Insight

Direct economic links between Europe and Australia are minor, so the latest turmoil in the eurozone should have less impact on our sharemarket, right? Wrong.

Direct economic links between Europe and Australia are minor, so the latest turmoil in the eurozone should have less impact on our sharemarket, right? Wrong.

In fact, Australia's market has been hit even harder than some that are much closer to the chaos.

For instance, at the time of writing, the fall in the ASX 200 in the previous month was worse than the falls in losses in Britain and the US.

Believe it or not, the ASX had also lost more in the previous month than Europe's blue-chip index, the Euro Stoxx 50, as May drew to a close.

Over a longer six-month time frame, losses on the ASX have not been as bad as in Europe. But our market has still fallen more than Britain's FTSE 100 Index, despite Britain being on the doorstep of Europe.

When you consider how much better our economic situation is than most countries, this is hard to fathom.

Why is our market being punished for events overseas? As the graph shows, the biggest drag on the sharemarket in recent months has been mining companies.

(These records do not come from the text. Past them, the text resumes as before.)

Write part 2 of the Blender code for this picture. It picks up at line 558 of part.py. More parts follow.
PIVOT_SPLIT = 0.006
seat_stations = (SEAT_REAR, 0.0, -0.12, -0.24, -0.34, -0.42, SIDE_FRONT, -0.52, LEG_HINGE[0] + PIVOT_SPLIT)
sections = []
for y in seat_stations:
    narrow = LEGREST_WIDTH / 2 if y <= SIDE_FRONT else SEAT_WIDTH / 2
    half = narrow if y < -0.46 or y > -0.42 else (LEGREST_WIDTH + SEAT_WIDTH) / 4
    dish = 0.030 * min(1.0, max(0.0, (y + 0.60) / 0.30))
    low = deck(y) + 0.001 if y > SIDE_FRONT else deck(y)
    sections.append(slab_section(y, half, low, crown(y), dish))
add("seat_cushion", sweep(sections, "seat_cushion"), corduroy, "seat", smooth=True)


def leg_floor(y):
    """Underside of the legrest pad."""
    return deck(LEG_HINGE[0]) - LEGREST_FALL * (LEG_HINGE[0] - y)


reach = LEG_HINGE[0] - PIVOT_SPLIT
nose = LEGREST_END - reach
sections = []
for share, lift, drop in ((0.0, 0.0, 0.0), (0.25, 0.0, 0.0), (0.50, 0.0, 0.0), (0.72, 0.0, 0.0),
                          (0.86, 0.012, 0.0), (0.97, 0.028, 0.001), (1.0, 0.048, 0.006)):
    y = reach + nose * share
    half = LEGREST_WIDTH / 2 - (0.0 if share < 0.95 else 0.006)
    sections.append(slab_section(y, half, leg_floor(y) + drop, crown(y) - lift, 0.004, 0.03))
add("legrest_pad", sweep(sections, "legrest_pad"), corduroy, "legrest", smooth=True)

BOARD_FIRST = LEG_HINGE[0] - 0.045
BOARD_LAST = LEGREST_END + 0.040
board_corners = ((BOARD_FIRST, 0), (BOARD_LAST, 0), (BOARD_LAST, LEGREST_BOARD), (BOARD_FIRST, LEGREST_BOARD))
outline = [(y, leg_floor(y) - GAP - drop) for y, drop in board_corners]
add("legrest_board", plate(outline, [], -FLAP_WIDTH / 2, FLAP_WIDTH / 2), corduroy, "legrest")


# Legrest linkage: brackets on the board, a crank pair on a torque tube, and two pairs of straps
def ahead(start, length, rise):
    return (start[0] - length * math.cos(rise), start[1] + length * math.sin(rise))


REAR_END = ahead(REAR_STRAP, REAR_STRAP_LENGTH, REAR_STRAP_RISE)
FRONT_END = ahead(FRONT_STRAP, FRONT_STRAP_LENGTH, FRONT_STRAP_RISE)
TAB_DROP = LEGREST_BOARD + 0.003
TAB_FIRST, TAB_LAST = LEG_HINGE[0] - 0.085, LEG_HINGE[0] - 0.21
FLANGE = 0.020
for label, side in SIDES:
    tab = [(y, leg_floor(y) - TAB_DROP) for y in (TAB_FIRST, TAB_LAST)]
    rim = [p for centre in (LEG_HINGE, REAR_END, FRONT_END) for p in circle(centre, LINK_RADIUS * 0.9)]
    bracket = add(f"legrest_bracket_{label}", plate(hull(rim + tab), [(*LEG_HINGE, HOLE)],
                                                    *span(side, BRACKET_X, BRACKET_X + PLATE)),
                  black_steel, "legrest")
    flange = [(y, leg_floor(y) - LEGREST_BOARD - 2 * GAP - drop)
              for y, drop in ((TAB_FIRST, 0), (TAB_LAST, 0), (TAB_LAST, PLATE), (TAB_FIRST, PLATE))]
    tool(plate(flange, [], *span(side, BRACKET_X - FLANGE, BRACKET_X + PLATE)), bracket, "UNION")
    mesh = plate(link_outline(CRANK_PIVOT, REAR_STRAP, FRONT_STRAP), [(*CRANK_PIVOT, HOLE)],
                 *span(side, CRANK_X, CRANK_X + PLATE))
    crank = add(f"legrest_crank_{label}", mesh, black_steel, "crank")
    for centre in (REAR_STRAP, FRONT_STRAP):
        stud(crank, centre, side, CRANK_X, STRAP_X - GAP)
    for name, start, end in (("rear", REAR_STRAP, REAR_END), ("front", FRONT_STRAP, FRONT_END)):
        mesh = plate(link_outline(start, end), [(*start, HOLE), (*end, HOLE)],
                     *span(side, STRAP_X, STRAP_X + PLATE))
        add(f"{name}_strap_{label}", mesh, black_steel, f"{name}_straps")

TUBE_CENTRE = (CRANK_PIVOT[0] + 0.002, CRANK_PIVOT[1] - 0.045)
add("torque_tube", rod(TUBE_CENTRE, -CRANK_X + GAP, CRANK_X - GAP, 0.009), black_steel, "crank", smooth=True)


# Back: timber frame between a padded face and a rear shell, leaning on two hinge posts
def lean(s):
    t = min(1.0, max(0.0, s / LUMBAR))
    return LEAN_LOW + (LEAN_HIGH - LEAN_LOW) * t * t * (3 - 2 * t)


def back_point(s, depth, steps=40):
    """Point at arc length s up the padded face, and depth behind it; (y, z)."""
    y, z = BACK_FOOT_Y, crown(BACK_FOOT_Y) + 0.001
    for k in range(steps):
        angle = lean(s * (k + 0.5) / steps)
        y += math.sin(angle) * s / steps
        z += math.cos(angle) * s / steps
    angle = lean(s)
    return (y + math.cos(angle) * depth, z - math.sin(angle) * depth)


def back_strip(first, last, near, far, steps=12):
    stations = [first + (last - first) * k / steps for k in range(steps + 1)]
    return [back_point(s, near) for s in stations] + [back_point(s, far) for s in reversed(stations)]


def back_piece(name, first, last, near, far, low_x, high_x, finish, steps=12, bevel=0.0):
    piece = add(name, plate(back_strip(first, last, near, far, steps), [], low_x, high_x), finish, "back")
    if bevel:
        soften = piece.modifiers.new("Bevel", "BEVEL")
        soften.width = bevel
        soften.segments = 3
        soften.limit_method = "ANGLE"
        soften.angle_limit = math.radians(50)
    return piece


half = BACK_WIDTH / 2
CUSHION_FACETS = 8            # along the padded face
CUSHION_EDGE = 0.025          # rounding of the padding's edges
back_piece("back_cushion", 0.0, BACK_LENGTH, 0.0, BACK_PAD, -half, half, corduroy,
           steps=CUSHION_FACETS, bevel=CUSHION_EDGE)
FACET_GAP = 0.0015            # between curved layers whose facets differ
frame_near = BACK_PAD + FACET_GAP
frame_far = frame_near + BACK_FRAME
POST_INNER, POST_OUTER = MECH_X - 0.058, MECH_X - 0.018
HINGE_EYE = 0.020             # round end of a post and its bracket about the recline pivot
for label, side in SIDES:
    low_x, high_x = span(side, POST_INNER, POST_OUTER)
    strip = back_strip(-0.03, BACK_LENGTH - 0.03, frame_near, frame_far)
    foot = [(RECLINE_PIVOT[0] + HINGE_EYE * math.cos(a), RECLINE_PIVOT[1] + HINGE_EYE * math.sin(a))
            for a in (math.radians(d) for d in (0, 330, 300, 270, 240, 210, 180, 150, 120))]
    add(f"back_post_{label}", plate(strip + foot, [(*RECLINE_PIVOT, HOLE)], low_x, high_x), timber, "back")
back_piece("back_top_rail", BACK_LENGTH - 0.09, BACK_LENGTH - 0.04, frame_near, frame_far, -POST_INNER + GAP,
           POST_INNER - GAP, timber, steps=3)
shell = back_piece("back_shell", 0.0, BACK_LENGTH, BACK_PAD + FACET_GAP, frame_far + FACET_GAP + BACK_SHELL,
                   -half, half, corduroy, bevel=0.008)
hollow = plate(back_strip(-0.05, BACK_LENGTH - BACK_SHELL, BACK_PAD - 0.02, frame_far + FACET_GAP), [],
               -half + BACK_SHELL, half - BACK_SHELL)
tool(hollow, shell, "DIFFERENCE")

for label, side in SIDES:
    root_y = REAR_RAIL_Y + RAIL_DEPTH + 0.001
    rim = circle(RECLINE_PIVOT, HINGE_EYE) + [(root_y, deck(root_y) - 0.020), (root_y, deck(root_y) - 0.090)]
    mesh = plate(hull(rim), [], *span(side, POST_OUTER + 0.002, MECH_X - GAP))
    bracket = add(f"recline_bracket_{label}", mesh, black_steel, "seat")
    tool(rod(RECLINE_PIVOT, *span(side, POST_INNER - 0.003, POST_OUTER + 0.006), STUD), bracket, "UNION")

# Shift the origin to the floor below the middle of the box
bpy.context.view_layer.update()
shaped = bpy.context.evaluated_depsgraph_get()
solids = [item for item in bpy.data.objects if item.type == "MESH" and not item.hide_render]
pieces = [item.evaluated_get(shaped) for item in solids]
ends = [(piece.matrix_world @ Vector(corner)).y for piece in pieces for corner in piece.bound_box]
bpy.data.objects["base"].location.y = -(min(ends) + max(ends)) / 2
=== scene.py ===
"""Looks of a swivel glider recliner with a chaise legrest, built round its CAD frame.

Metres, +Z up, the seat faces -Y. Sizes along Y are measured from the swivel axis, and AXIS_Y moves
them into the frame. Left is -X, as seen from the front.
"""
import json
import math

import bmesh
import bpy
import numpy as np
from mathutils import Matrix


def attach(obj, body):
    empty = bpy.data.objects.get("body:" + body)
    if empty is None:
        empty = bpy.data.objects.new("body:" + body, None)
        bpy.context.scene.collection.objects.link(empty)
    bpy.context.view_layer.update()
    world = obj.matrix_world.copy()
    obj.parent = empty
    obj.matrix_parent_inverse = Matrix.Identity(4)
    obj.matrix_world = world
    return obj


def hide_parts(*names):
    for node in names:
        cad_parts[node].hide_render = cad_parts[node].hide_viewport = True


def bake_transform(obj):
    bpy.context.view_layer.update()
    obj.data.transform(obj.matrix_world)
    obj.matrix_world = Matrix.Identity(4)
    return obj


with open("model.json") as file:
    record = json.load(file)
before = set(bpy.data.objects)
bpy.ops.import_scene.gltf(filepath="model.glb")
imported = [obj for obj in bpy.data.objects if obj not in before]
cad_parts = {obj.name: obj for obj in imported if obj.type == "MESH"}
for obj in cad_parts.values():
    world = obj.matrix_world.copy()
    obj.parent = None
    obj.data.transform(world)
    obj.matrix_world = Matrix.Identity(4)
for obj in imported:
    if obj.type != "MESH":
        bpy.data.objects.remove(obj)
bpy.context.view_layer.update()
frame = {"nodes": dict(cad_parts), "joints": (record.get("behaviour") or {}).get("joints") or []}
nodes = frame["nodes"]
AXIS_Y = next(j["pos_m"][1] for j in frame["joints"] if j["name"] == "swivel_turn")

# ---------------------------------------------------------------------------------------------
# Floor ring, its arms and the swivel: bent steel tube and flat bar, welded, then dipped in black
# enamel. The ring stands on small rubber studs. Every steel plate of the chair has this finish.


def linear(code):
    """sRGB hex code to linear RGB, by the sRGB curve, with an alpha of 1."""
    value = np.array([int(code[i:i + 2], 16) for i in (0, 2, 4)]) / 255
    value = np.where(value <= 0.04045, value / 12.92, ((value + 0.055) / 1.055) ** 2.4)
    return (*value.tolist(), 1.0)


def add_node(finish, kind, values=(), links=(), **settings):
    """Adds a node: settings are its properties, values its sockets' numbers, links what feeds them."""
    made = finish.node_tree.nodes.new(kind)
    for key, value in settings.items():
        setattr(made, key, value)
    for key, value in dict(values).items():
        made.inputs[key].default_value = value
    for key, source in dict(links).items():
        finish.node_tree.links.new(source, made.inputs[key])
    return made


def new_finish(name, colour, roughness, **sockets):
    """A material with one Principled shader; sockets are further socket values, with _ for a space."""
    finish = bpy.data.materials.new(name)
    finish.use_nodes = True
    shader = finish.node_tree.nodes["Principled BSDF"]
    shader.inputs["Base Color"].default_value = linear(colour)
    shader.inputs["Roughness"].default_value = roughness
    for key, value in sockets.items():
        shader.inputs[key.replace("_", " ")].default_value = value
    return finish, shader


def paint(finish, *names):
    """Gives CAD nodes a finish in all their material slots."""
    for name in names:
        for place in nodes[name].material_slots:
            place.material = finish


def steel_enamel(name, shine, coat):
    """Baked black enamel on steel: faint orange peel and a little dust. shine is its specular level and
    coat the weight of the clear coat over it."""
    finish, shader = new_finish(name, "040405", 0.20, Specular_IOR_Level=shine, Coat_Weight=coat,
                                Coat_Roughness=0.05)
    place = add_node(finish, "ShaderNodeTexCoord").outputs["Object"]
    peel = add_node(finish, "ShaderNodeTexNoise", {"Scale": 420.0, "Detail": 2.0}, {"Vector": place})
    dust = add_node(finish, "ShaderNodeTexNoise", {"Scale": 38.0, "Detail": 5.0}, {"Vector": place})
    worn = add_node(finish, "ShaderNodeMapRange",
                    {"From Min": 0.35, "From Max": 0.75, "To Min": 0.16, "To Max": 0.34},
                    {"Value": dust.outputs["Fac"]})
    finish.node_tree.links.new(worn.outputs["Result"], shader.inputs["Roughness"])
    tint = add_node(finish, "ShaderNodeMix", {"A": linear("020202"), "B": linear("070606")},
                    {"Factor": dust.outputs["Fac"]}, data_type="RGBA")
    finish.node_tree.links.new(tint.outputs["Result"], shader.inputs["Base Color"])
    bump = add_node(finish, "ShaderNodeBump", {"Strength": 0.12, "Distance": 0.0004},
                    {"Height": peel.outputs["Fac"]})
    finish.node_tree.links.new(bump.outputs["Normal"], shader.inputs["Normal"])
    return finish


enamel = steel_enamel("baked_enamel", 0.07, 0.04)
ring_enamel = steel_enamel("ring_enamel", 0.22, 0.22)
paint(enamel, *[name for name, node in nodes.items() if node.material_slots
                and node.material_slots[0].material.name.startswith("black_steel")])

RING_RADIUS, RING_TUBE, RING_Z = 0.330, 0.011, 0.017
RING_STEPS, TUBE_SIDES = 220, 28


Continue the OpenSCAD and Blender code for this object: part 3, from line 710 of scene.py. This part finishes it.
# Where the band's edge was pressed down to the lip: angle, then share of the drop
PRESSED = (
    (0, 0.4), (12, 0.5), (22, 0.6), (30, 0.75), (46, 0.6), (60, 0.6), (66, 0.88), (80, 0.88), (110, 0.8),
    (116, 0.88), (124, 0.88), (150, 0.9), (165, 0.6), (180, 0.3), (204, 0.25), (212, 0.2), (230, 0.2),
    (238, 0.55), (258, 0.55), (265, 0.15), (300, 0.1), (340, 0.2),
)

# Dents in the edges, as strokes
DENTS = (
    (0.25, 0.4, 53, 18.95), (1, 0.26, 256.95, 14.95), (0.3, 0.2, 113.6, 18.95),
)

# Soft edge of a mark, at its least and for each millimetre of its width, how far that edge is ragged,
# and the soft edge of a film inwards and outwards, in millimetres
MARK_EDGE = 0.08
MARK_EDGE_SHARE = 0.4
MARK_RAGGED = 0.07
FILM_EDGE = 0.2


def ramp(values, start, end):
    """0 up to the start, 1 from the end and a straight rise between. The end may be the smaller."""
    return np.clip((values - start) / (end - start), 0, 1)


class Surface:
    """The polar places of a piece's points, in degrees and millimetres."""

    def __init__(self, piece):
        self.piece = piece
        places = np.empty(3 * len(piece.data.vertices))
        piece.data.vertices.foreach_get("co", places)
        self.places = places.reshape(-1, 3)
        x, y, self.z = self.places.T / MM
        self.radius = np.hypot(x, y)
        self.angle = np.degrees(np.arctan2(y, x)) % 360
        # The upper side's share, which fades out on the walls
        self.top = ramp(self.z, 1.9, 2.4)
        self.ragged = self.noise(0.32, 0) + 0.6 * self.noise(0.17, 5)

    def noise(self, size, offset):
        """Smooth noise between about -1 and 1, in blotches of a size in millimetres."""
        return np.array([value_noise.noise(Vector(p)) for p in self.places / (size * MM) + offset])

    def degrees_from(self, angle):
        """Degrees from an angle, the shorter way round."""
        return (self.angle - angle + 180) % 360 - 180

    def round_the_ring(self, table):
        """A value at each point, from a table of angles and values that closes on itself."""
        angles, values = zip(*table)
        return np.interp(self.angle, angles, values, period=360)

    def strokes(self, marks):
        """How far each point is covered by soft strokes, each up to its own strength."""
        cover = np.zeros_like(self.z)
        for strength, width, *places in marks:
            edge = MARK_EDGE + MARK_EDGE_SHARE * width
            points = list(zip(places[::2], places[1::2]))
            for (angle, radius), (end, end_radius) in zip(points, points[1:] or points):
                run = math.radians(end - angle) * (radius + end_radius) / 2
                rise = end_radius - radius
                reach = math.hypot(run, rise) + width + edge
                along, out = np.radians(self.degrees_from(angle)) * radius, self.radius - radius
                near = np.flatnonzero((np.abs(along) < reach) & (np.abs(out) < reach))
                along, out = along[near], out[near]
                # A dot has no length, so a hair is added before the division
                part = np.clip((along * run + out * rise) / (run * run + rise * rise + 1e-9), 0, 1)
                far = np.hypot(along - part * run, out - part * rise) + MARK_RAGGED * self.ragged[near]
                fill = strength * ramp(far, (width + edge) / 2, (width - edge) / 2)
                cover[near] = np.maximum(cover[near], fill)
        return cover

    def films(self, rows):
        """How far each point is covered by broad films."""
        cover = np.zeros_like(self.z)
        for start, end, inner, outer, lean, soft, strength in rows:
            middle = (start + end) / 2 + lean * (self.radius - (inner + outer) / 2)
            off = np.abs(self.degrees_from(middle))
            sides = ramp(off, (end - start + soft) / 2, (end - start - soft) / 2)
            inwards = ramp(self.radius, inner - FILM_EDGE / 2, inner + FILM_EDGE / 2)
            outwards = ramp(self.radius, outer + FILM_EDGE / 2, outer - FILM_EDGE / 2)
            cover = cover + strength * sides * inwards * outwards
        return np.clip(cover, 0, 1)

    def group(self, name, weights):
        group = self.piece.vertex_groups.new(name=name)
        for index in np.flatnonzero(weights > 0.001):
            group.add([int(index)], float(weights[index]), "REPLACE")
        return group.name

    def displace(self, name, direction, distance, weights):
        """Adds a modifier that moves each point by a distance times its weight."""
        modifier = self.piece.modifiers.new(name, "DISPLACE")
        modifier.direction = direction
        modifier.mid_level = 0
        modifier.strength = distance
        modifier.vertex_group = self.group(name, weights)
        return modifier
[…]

This is because mining is a notoriously volatile, or "cyclical", business meaning global events have a major impact on whether it is profitable. So when gloom descends over the world, as it has in recent months, mining share prices slump.

This is exactly what has happened lately, with mining stocks down more than 12 per cent over three months, more than double the fall on the ASX 200.

Domestic-facing industries such as banks and consumer stocks have felt much less impact from the global tremors.

The index for consumer staples, which includes companies such as Woolworths or Coca-Cola, has even risen in recent months because they are seen as safe bets. After all, people will still buy groceries even if Europe implodes.

It's a similar story for financial stocks, because banks earn most of their profits from domestic lending. But the sting for Australia is that miners play a much bigger role in Australia's market than most developed countries, making up about a third of the index.

So even when the domestic economy is fairly buoyant, global tremors take a hefty toll on Australian shares and most people's super balances.